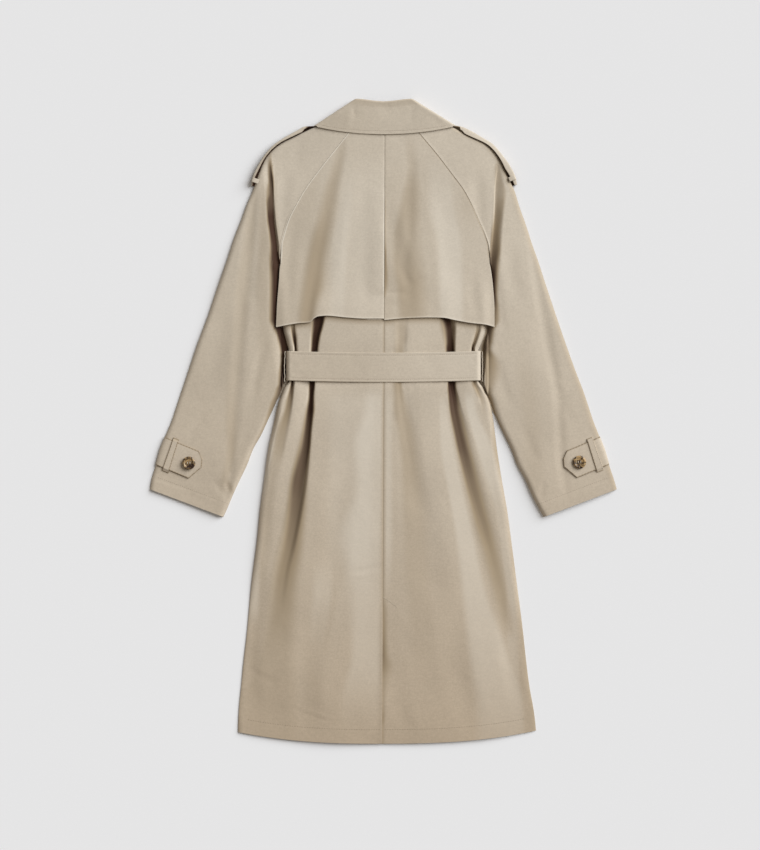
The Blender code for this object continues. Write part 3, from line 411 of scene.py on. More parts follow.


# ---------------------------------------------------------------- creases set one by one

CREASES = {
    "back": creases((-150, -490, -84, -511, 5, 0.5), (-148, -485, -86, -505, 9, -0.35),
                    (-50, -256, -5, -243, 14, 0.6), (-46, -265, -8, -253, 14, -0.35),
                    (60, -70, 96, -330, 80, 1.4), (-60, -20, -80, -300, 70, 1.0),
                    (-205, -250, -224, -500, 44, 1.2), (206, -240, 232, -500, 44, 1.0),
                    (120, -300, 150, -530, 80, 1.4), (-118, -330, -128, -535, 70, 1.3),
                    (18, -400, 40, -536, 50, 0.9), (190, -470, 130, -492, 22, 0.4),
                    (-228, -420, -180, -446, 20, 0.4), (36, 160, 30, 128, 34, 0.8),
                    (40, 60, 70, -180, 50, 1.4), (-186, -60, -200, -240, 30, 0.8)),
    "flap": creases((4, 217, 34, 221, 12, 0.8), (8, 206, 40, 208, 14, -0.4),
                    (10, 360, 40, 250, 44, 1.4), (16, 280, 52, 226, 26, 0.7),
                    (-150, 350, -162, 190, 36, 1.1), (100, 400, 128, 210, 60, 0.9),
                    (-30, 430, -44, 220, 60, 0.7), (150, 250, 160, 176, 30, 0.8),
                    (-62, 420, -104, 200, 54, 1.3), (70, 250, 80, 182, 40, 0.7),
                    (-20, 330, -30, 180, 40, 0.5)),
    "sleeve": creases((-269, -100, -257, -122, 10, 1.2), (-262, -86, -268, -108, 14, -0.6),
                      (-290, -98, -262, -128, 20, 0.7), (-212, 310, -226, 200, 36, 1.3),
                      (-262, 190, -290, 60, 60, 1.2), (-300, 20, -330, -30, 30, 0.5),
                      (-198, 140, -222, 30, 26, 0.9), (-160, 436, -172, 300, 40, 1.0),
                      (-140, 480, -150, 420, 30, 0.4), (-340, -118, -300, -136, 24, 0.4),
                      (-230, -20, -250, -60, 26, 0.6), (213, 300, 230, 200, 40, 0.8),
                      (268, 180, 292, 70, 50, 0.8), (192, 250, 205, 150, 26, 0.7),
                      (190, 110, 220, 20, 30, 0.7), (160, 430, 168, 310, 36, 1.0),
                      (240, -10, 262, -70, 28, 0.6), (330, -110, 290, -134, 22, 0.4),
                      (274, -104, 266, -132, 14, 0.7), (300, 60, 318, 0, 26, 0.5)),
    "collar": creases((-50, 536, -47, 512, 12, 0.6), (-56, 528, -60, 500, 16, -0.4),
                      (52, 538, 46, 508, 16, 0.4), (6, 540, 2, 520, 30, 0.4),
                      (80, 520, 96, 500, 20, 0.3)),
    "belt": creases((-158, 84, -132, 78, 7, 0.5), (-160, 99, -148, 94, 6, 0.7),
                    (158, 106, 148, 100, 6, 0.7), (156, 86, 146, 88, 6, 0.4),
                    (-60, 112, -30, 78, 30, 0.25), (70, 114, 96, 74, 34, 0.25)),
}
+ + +
Please set down all the data word for word.

**ANSWER TO THE TASK**:
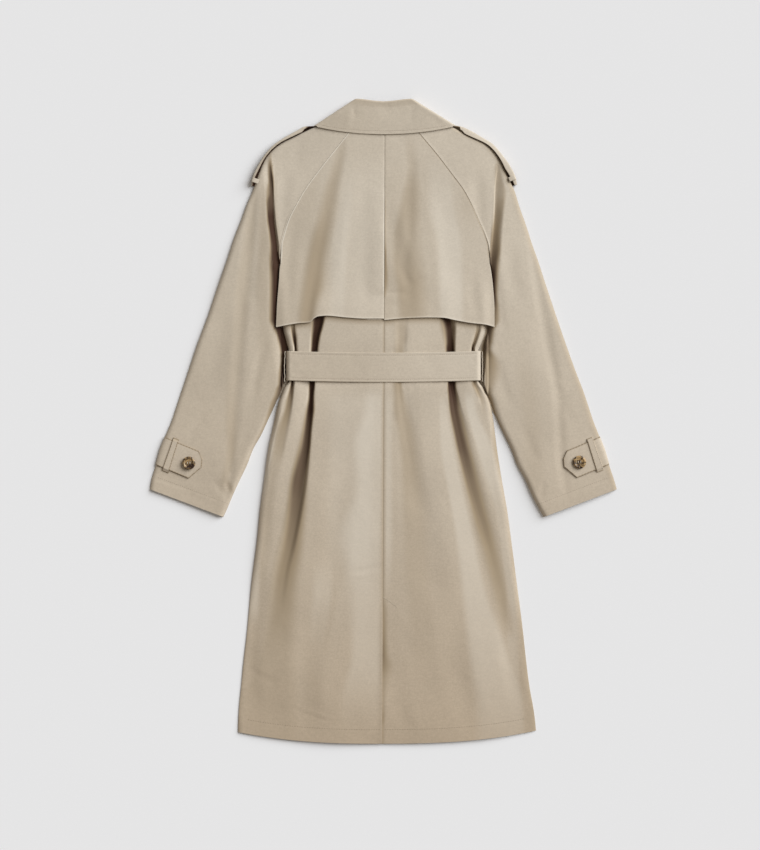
The Blender code for this object continues. Write part 3, from line 411 of scene.py on. More parts follow.


# ---------------------------------------------------------------- creases set one by one

CREASES = {
    "back": creases((-150, -490, -84, -511, 5, 0.5), (-148, -485, -86, -505, 9, -0.35),
                    (-50, -256, -5, -243, 14, 0.6), (-46, -265, -8, -253, 14, -0.35),
                    (60, -70, 96, -330, 80, 1.4), (-60, -20, -80, -300, 70, 1.0),
                    (-205, -250, -224, -500, 44, 1.2), (206, -240, 232, -500, 44, 1.0),
                    (120, -300, 150, -530, 80, 1.4), (-118, -330, -128, -535, 70, 1.3),
                    (18, -400, 40, -536, 50, 0.9), (190, -470, 130, -492, 22, 0.4),
                    (-228, -420, -180, -446, 20, 0.4), (36, 160, 30, 128, 34, 0.8),
                    (40, 60, 70, -180, 50, 1.4), (-186, -60, -200, -240, 30, 0.8)),
    "flap": creases((4, 217, 34, 221, 12, 0.8), (8, 206, 40, 208, 14, -0.4),
                    (10, 360, 40, 250, 44, 1.4), (16, 280, 52, 226, 26, 0.7),
                    (-150, 350, -162, 190, 36, 1.1), (100, 400, 128, 210, 60, 0.9),
                    (-30, 430, -44, 220, 60, 0.7), (150, 250, 160, 176, 30, 0.8),
                    (-62, 420, -104, 200, 54, 1.3), (70, 250, 80, 182, 40, 0.7),
                    (-20, 330, -30, 180, 40, 0.5)),
    "sleeve": creases((-269, -100, -257, -122, 10, 1.2), (-262, -86, -268, -108, 14, -0.6),
                      (-290, -98, -262, -128, 20, 0.7), (-212, 310, -226, 200, 36, 1.3),
                      (-262, 190, -290, 60, 60, 1.2), (-300, 20, -330, -30, 30, 0.5),
                      (-198, 140, -222, 30, 26, 0.9), (-160, 436, -172, 300, 40, 1.0),
                      (-140, 480, -150, 420, 30, 0.4), (-340, -118, -300, -136, 24, 0.4),
                      (-230, -20, -250, -60, 26, 0.6), (213, 300, 230, 200, 40, 0.8),
                      (268, 180, 292, 70, 50, 0.8), (192, 250, 205, 150, 26, 0.7),
                      (190, 110, 220, 20, 30, 0.7), (160, 430, 168, 310, 36, 1.0),
                      (240, -10, 262, -70, 28, 0.6), (330, -110, 290, -134, 22, 0.4),
                      (274, -104, 266, -132, 14, 0.7), (300, 60, 318, 0, 26, 0.5)),
    "collar": creases((-50, 536, -47, 512, 12, 0.6), (-56, 528, -60, 500, 16, -0.4),
                      (52, 538, 46, 508, 16, 0.4), (6, 540, 2, 520, 30, 0.4),
                      (80, 520, 96, 500, 20, 0.3)),
    "belt": creases((-158, 84, -132, 78, 7, 0.5), (-160, 99, -148, 94, 6, 0.7),
                    (158, 106, 148, 100, 6, 0.7), (156, 86, 146, 88, 6, 0.4),
                    (-60, 112, -30, 78, 30, 0.25), (70, 114, 96, 74, 34, 0.25)),
}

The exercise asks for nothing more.